Bureaucracy of the pita

Should I dare title a post if I cannot spell the first word without help of spell check, then, when it failed to recognize miserable attempts at it, finally turned to Google who came promptly through with it’s auto-spell check search feature.

I do dare. These are the truths of writing nowadays, and I must get back to it. Writing. Spelling bombs or not, well, I spell check and honor (some semblance of) style guides rules — some days AP, on other Chicago Manual and yet on other, Microsoft Manual of Style. I do still keep a volume of M-W on the bookshelf. It’s dusty. I don’t dust it anymore. Oh, and the hazards of straying from writing, on return, to amble on writing — words wasted . . .

I am at the office today. Yesterday I worked at home for another car-related issue, the kind of car-related issue Gotham folks without garages deal with every couple days, that thank-dogfully I’ll only have to deal with until my garage repairs are finished, ahead of the November-end schedule. Do we know all too well how ahead-of-schedule construction can take an easy turn to the low path. With this, as all things in life now, I harbor no Hope. Hope is the name of a character on Days of Our Lives. I am no Hope. I harbor no such delusions of Hope . . .

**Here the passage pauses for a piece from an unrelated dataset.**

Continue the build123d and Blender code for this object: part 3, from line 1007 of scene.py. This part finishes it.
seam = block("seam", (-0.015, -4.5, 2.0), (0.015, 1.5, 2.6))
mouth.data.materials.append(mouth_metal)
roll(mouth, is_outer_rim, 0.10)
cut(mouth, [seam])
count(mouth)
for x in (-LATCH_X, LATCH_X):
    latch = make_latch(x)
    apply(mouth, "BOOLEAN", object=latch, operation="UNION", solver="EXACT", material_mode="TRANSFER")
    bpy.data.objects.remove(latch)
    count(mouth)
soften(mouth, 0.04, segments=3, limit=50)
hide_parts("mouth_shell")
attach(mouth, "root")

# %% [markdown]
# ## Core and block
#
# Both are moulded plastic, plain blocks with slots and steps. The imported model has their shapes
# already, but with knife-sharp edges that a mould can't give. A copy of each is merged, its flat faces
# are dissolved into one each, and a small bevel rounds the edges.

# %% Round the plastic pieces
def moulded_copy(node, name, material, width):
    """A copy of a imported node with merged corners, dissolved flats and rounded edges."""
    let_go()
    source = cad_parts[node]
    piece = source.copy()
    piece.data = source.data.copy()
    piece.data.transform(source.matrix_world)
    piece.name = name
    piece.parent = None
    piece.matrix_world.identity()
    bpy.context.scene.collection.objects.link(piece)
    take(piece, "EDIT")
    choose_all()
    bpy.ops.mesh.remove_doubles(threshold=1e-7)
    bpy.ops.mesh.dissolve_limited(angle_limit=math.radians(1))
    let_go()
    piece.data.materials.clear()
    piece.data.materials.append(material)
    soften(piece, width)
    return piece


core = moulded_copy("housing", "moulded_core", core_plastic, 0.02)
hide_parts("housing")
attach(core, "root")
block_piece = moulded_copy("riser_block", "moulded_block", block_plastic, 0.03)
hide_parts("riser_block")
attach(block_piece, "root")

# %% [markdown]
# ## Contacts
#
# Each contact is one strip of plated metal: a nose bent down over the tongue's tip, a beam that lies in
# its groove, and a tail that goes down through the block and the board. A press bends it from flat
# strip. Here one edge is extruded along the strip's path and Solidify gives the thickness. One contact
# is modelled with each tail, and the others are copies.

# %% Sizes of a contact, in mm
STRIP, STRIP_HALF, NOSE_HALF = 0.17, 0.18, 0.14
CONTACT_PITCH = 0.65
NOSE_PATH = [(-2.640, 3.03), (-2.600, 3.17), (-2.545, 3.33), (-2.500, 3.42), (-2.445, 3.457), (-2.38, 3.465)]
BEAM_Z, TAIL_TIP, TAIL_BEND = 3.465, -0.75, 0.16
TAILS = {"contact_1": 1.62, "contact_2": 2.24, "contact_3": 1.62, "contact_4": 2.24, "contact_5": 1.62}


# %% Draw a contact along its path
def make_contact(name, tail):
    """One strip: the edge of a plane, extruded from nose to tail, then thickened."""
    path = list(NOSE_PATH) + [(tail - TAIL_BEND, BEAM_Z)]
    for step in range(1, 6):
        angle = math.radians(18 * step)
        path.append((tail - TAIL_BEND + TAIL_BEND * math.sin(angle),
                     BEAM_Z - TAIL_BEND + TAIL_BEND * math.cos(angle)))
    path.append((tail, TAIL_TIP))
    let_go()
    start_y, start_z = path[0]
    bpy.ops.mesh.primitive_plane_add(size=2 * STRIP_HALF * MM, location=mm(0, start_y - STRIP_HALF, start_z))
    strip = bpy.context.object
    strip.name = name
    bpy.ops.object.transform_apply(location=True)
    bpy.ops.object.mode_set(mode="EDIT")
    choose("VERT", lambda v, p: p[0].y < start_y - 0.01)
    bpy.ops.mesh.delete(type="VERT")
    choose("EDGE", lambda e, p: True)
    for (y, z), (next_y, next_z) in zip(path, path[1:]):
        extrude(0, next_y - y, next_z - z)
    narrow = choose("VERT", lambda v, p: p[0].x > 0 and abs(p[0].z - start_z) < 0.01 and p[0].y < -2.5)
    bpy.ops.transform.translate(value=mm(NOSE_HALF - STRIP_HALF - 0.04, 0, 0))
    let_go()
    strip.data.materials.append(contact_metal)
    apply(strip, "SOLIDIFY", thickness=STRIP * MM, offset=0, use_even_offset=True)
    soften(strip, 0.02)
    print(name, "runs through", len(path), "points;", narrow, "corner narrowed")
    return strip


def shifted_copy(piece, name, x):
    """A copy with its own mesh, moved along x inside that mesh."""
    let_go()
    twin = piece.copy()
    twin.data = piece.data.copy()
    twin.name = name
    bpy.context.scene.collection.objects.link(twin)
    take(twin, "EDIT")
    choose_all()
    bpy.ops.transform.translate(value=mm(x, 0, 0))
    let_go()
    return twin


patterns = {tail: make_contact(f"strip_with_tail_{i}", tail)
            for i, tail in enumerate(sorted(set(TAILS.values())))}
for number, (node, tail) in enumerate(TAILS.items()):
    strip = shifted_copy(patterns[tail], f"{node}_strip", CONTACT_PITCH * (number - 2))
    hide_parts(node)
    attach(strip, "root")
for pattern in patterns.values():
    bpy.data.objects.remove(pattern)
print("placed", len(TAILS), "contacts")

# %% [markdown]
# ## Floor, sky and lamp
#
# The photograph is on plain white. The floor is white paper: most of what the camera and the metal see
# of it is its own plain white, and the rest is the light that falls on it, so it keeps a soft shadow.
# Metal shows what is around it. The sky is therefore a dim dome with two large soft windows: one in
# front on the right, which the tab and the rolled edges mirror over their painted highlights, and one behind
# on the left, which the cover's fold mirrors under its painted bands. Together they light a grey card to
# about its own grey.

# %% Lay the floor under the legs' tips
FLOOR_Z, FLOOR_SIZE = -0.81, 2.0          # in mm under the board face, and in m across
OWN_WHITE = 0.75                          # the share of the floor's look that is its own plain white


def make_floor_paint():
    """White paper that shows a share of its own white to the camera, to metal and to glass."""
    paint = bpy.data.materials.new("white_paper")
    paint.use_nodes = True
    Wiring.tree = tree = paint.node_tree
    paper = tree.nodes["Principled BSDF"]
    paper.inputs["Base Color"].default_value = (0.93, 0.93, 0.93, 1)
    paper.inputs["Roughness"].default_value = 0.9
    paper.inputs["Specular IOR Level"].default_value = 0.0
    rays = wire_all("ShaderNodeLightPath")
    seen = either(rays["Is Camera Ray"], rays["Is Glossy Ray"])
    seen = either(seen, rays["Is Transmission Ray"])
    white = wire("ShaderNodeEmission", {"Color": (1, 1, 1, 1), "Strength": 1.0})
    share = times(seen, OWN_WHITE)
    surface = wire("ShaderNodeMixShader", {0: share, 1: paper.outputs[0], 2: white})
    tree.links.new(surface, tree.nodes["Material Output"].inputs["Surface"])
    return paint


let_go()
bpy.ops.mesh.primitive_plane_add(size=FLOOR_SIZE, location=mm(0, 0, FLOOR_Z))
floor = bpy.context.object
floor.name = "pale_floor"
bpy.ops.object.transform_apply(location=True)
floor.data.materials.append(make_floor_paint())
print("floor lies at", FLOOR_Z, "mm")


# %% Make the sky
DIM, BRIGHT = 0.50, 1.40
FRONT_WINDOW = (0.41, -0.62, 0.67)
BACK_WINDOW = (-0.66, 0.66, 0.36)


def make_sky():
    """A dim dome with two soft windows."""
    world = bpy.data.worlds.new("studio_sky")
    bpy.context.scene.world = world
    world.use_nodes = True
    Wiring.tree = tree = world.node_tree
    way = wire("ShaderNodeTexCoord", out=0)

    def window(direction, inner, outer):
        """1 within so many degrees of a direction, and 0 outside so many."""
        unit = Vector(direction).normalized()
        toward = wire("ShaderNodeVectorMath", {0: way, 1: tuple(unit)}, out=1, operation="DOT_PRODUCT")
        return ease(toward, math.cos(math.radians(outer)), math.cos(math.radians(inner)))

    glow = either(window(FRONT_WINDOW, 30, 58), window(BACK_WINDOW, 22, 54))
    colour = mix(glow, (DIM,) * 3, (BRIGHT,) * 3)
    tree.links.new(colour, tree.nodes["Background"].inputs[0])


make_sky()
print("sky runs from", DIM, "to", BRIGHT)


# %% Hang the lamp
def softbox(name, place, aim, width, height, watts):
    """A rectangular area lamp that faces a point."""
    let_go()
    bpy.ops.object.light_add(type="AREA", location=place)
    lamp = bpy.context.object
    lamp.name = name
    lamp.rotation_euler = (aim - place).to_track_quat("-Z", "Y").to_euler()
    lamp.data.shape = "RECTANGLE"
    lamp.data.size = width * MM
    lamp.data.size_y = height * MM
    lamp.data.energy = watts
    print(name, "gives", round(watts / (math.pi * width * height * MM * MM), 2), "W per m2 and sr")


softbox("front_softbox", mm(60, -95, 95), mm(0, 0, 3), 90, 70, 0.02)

The morning was hectic, continued from yesterday’s hectic, and so many recent days’ hectic, this one, for a man who shops the globe for his plum job with Anthropologie clothing, and now a plum pudding gig for Robert Redford. Once I realized I was looking at the same things on the screen, check, check, check, over and over again, in that mouse in its wheel sort of way, sounds of my stomach burst the seal of tunnel existence and off I went to lunch. Nothing glamorous. Most days working at the office, or even when I WAH, typically eat in my cube playing Farmville (I’m nearing level 25 but still cannot ketsup on my beau) . . .

Today, I continued with the recent anti-calorie, nutrient-packed ‘self-invented’ diet craze I’ve set myself on. I am a size 28 (aka vanity size six) in jeans, pants and skirts and I don’t like it, not a bit. A four foot high and growing pile of designer and beloved zeros, twos and fours tipped over the weekend, gently crashing to the floor in the direction of the closet. They want back in. They do not want to go off to some unknown closet of an Etsy girl or eBay winner. Again, it seems, Hope may be lost for I ripped clear up the derriere just this morning, in a fit of fleeting deluded Hope, my bff Levi’s who had been a constant companion the past six years. I weep silently as I tap at keys, but in these blues will not return to my old bff . . .

Moshe’s downstairs, though it sells mainly falafel, I’ll tag it a meat truck. The line shuffled quick, not too long before they called me next to order. “Mushroom barley soup with a whole pita and side of pickles.” Food man to the left told me only half a pita, while the man in the middle, money man told me nine fifty. I stared at him like he was joking. He stared back plainly. He wasn’t. He didn’t understand my order. I asked for a whole pita. That didn’t compute. Whole falafel pita computed. The food man to the left knew that and explained to him. Then both of them at once to me, oh no nos, no whole pita, only half a pita. “The boss counts the pitas,” the food man on the left (versus the food man on the right taking someone else’s order who obviously knows how things work with Moshe’s meat truck) followed with more oh no nos. “I’ll pay for it,” opening my wallet to show them I mean to do business. “You want pickles? Six for a dollar. I’ll give you extra pickles.” As if extra pickles will make up for it.

The extra pickles did make up for it. One less half a pita is less the fresh-made starchy pita calories, which is how I got myself into this size six mess to begin with. On the walk of pride back to the building, I muttered to myself but quietly aloud about the politics of the pita, the sheer bu-rea-u-cra-cy of it, “The boss counts the pita,” “One less half pita means one less soup they can sell with half a pita.”

That’s what it’s about. In this economy, there’s no chances taken stocking extra pita halves.

This is dedicated in honor of Gourmet magazine and its editor Ruth Reichl and all the folks who published one classy rag since 01941. RIP Gourmet.